A final matter from his speeches has to do with the comments about the HIV virus. I do not believe that it is a manufactured virus designed to kill blacks or any other group. However, as Wright said, he does not put this sort of strategy of intentional infection beyond the realm of possibility for the United States. Many people now know of the intentional infliction of suffering on blacks during the Tuskeegee syphilis study. Fewer are aware of the persistent tactic of the U. S. government's giving smallpox-infected blankets to Native American villages in order to kill the inhabitants. Wright cites the contradictory and hypocritical policy of the U. S. toward Iraqi use of biological weapons when the U. S. is the supplier of those very weapons to Iraq.

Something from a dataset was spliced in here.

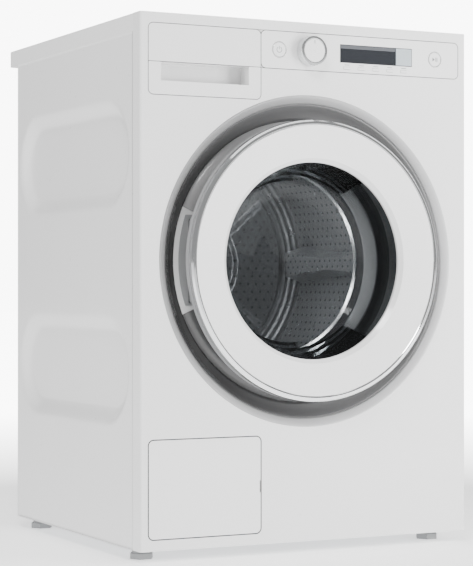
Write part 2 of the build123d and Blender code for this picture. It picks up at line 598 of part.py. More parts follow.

To top this all off, the document "Rebuilding America's Defenses: Strategy, Forces and Resources for a New Century," raises the spectre of a new type of biological weapon that selectively kills people according to their genes. In other words, weapons that can select people according to their ethnicity. Israel and Apartheid South Africa are reputed to have done research on this kind of weapon to use against their enemies in ethnic warfare. Now they find an exploratory endorsement in a document which lists Lewis Libby and Paul Wolfowitz as contributors, for an organization that names Dick Cheney, Donald Rumsfeld, George Weigel, Elliott Abrams, William Bennett, Jeb Bush, Norman Podhoretz, and others as endorsers. On page 60 it says the following.

And advanced forms of biological warfarethat can “target” specific genotypes may transform biological warfare from the realm of terror to a politically useful tool.


Is the U. S. government capable of such an act? Yes. Do I think the HIV virus is a creation of the government? No, but I can see why someone might be suspicious.

Jeremiah Wright is speaking up in a prophetic voice. I am thankful for his courage to say what he is saying.